Buddhist teachings are that our experience of consciousness (not to be confused with the nature of consciousness itself) in other words, what we experience through our senses, that experience arises where awareness and objects of awareness meet.
For example, some wood has been cut into shapes and fastened together by a furniture maker. You see that construction through the sense organs and visual awareness, and identify it as a chair. That is your experience: “I see a chair”. But the object has no essential “chair-ness” to it. In that regard, “chair” is a projection of your own mind. Further, you might perceive it as a comfy chair, an uncomfortable chair, whatever. If the furniture maker manufactured Chinese Buddhist shrine cabinets and you had never seen one, you might recognize it as some type of furniture, but that would be the extent of it.
The same thing pertains to the body. It is also a projection of your own thoughts and interpretations. Buddhism would refer to that as illusion. Because of our human condition, it is easy to see some aspects of this illusion are just that. For example, I might think I am ugly. But someone else might think I am handsome. People with anorexia perceive themselves as overweight even when they look like walking skeletons.
On the other hand, some aspects of this illusion are practically unavoidable: if You punch me in the stomach, I will feel pain. But a shaolin trained monk might not feel pain. If you stab me in the heart, I will bleed and my body will “die” meaning that the physical properties will no longer replicate themselves.
But the very most subtle level of awareness, which has associated itself with this body, continues to ‘replicate’ itself, meaning that each moment of awareness gives rise to another moment of awareness. It isn’t a solid “thing” but rather a continuous process, like a fire burning, or a breeze blowing, or water flowing.
The mind has no identifying characteristics on its own. It’s like a mirror in that way. You can only see what is reflected in it. But awareness, or mind, has certain qualities. It is limitless, just as a mirror can reflect anything, even the sun 93,000,000 miles away. Mind is also ‘luminous’ meaning it perceives. ‘luminous’ refers to how a bright light or lamp brought into a dark room immediately illuminates everything in that room. That isn’t to say that your mind is sending out light rays like flashlight. It means that it is aware of the world around it. Many things without brains or sensory organs intentionally interact with entities outside of themselves: sperm swim to eggs, white blood cells attack bacteria, and so on.

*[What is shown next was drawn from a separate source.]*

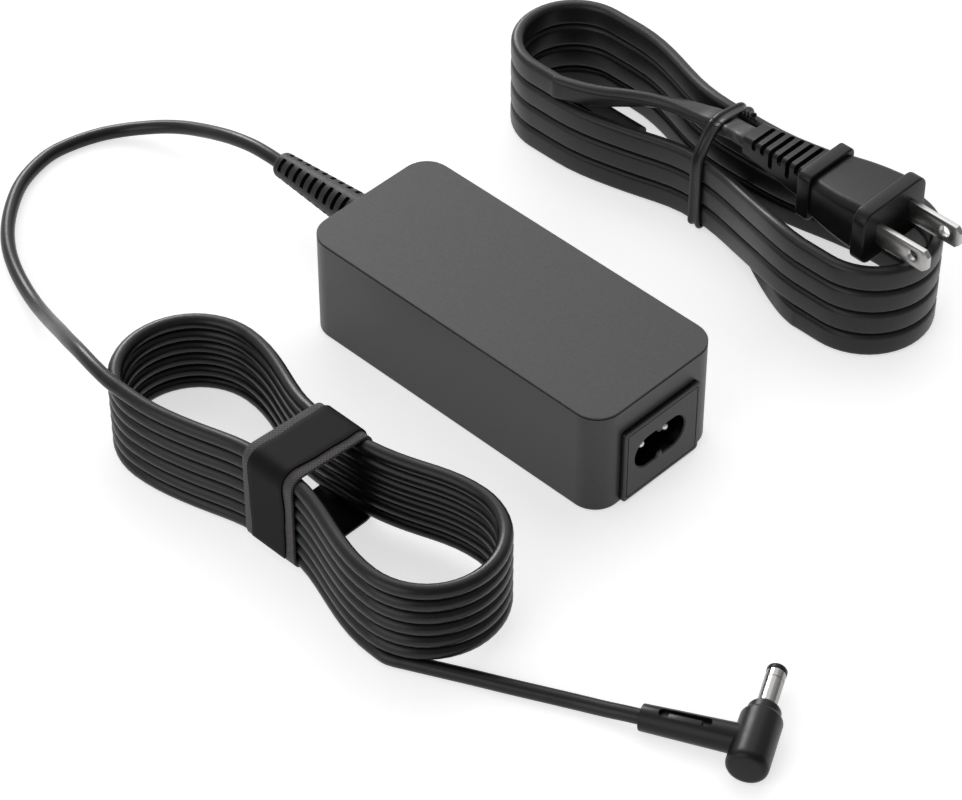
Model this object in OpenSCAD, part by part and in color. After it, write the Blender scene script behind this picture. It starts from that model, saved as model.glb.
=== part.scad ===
// Laptop power adapter: a sealed case with a two-pin mains inlet, a captive low-voltage
// lead with a right-angle barrel plug, and a separate two-core mains lead, both folded
// into hanks. The origin is the middle of the case's underside, +X points to the inlet.

/* [Case] */
// Length of the case
case_l = 100; // [94:1:140]
// Width of the case
case_w = 43; // [41:1:60]
// Height of the case
case_h = 31; // [29:0.5:40]
// Radius of the upright corners
corner_r = 7; // [4:0.5:8]
// Thickness of the case's walls and floor
wall = 2.2; // [1.6:0.1:2.6]
// Rounding of the case's bottom edge
base_edge_r = 0.8; // [0.3:0.1:1.2]
// Thickness of the top cover
lid_t = 2; // [1.6:0.1:2.4]
// Height of the cover's visible edge
lid_edge_h = 0.3; // [0.2:0.05:0.6]
// Rounding of the cover's visible edge
lid_edge_r = 0.2; // [0.1:0.05:0.2]
// Height of the shadow gap under the cover's edge
seam_h = 0.4; // [0.2:0.05:0.6]
// Depth of the shadow gap
seam_depth = 0.8; // [0.4:0.1:1]
// Depth of the cover's locating tongue inside the walls
tongue_h = 2.5; // [1.5:0.1:3.5]
// Thickness of the locating tongue
tongue_t = 1.2; // [0.8:0.1:1.6]

/* [Mains inlet] */
// Width of the inlet's front plate
inlet_w = 27; // [24:0.5:27]
// Height of the inlet's front plate
inlet_h = 22.5; // [18:0.5:24]
// Gap between the inlet's front plate and the case's underside
inlet_bottom = 0.9; // [0.9:0.1:2]
// How far the front plate stands out of the case
inlet_proud = 1.5; // [1:0.1:2.5]
// Corner radius of the front plate
inlet_corner_r = 1; // [0.5:0.1:2]
// Inset of the groove that frames the front plate
frame_groove_inset = 1; // [0.8:0.1:1.4]
// Width and depth of that groove
frame_groove_w = 0.25; // [0.2:0.05:0.3]
// Step from the front plate to the housing behind it
inlet_step = 1.8; // [1.4:0.1:2.4]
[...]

Mind is also constant. For example, if you look at a banana today, and then look at the same banana a month from now, the banana will be old and rotten, but your awareness of the banana did not age at all. It is the same. It is the same as it was the first time you ever saw a banana. This is, by the way, another argument for how consciousness is not a product of the body. The body ages and dies. Consciousness and memory can be affected by things like dementia, or, as you say, alcohol. But what is affected, mind itself, is not produced by the water, fat, salt, and amino acids from which the brain is composed.